▶ _Objective_: Return the first line, the line containing "under way: its", and every line between them, exactly as they stand.

▶ _Provided material_:
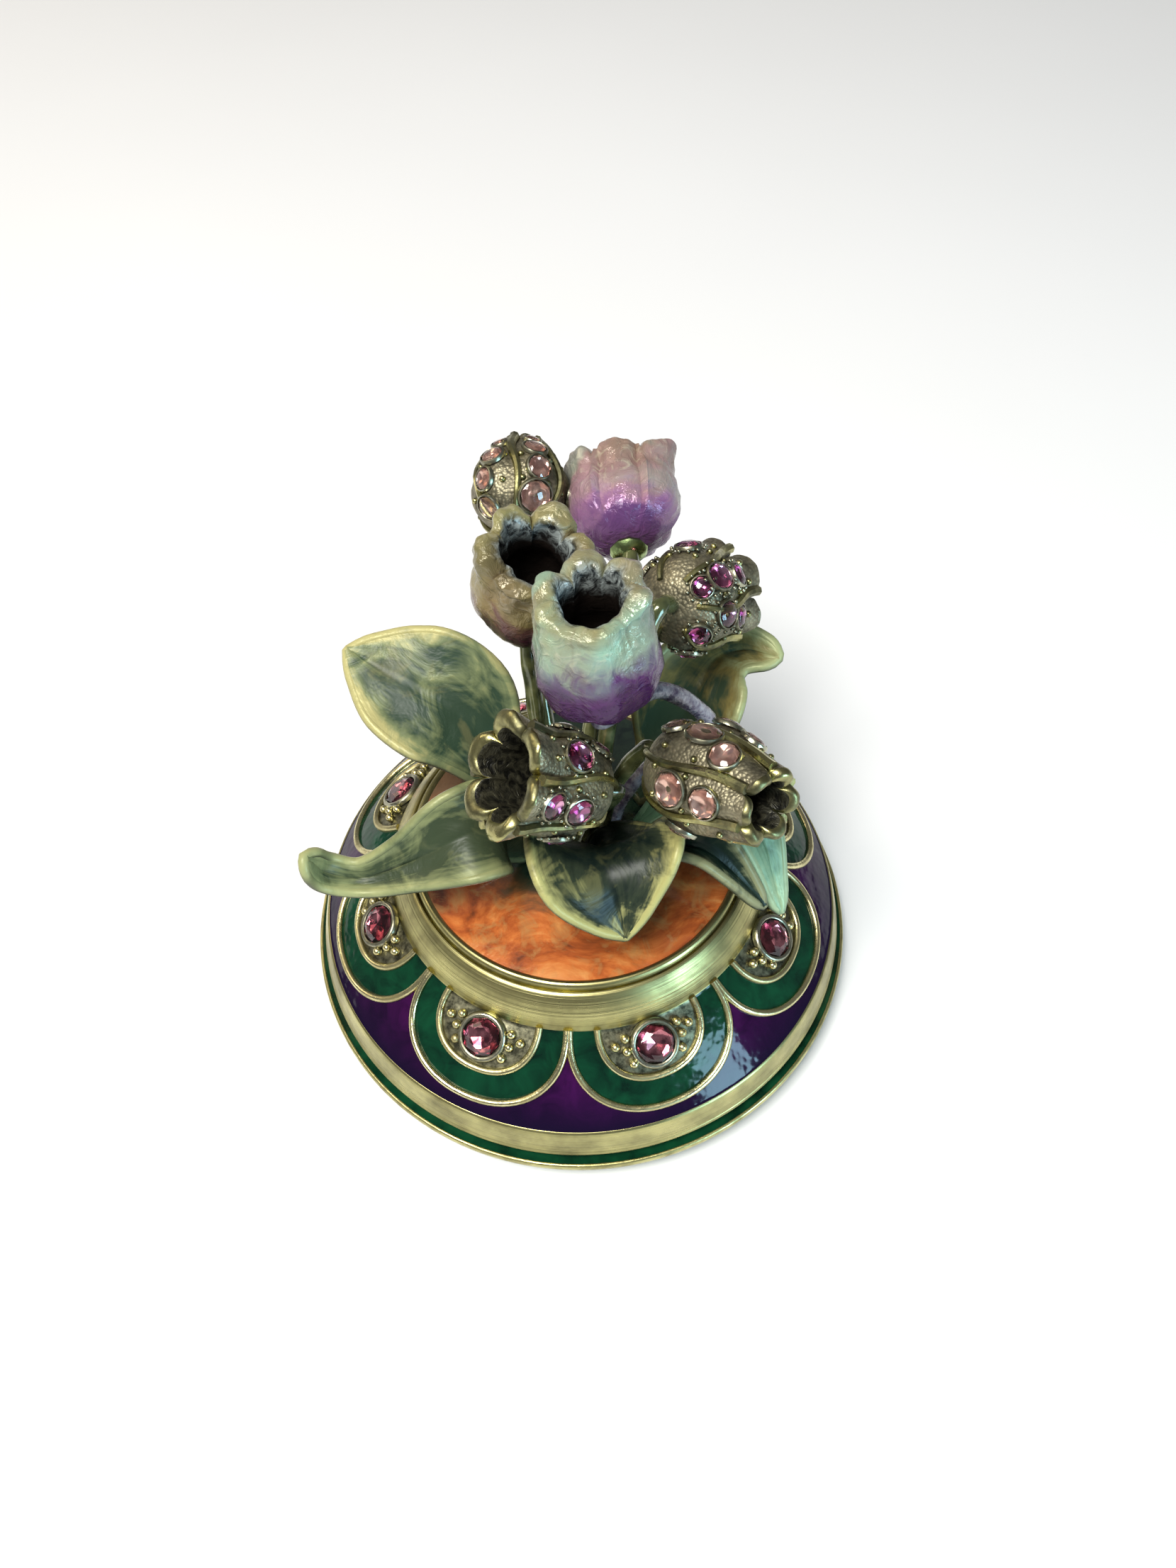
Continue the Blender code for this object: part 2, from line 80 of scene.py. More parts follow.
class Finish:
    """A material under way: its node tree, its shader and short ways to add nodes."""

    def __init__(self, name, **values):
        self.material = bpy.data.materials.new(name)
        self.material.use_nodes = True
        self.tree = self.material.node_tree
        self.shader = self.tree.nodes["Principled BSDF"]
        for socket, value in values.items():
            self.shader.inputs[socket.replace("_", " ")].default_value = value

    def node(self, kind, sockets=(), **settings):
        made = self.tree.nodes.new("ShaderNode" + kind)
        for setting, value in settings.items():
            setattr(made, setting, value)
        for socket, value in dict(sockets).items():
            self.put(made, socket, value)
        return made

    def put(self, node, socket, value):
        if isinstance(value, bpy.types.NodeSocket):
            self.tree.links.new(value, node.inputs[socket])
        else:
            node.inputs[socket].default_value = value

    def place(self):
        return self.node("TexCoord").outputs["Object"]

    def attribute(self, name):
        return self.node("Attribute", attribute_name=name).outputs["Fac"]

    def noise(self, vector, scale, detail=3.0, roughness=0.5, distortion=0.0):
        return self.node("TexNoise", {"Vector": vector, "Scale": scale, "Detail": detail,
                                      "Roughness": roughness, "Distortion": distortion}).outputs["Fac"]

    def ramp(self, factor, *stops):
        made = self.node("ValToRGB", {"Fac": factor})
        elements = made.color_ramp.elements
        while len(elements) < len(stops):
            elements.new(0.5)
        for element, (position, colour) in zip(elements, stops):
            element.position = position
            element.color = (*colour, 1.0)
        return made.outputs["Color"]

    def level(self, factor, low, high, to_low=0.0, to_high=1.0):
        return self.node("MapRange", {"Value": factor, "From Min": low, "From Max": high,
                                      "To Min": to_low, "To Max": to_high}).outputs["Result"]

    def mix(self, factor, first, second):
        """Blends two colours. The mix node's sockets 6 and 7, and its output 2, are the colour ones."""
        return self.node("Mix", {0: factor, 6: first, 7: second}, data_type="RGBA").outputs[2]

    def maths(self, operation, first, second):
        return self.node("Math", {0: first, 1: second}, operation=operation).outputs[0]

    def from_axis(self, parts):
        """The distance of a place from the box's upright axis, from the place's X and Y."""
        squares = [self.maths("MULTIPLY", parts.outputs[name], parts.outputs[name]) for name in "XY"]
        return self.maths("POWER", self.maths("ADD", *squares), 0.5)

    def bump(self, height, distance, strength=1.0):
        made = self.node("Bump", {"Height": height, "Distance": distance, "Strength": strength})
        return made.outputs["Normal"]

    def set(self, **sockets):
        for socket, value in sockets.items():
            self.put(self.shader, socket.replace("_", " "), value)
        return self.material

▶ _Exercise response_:
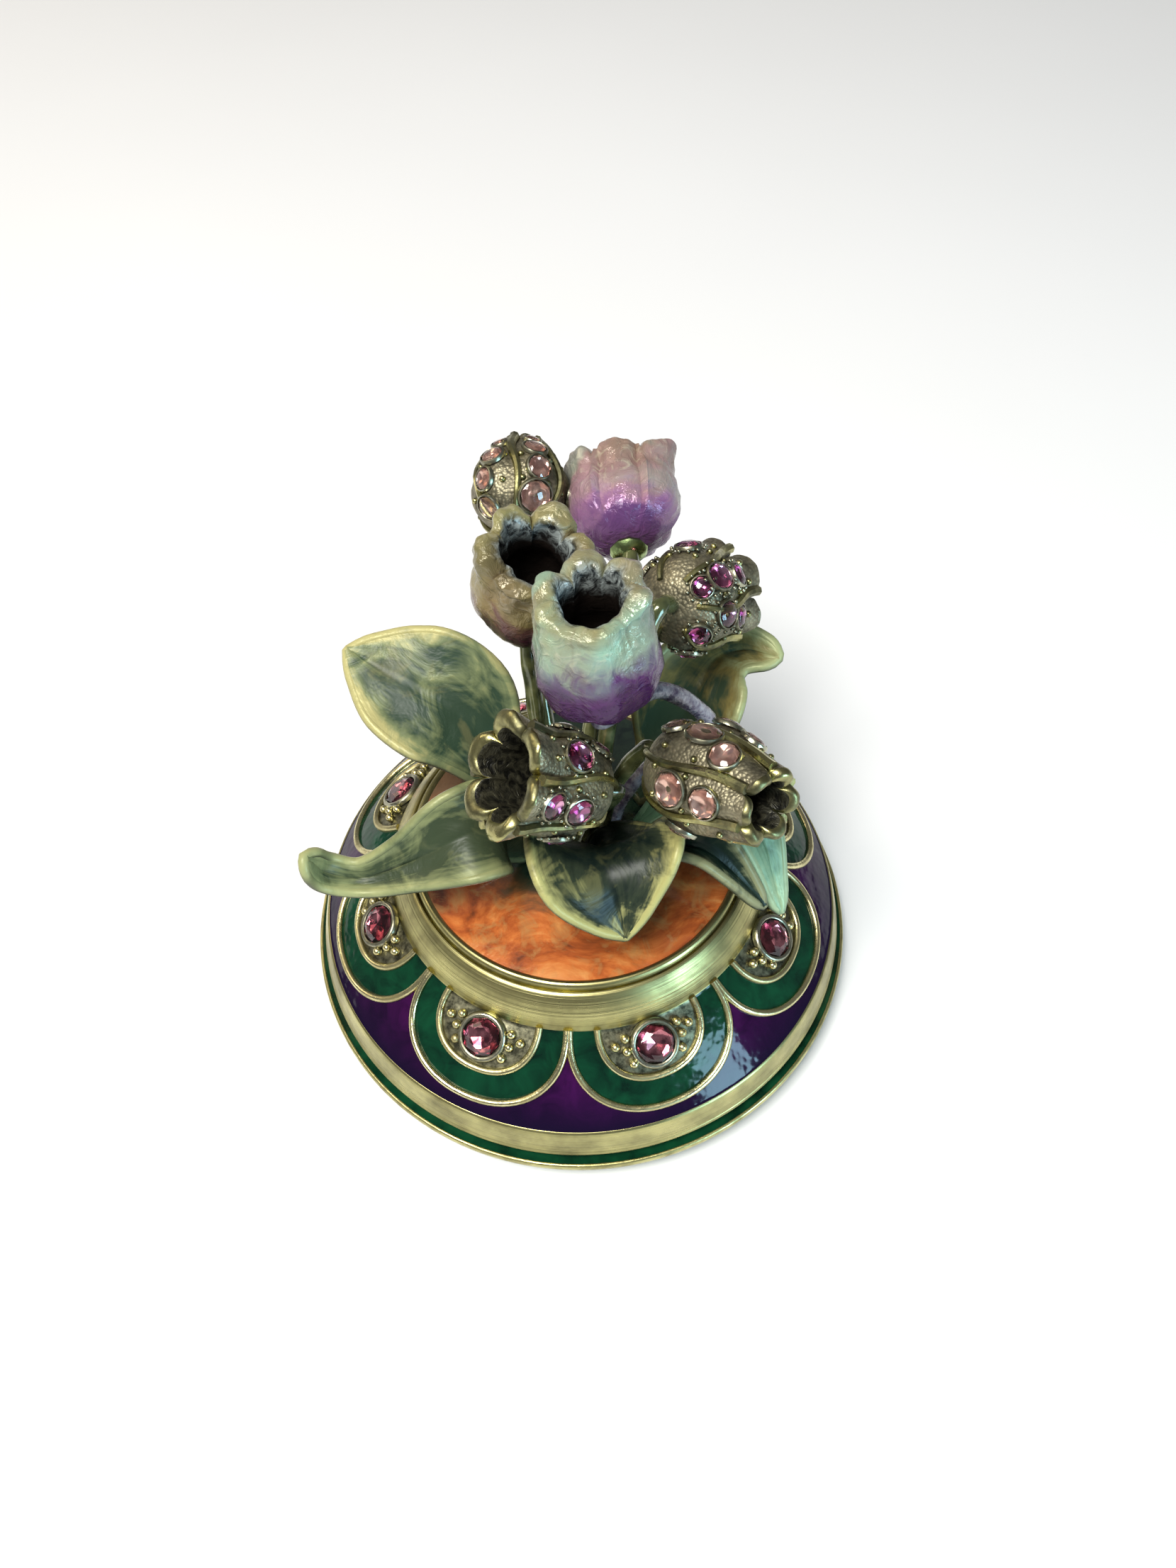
Continue the Blender code for this object: part 2, from line 80 of scene.py. More parts follow.
class Finish:
    """A material under way: its node tree, its shader and short ways to add nodes."""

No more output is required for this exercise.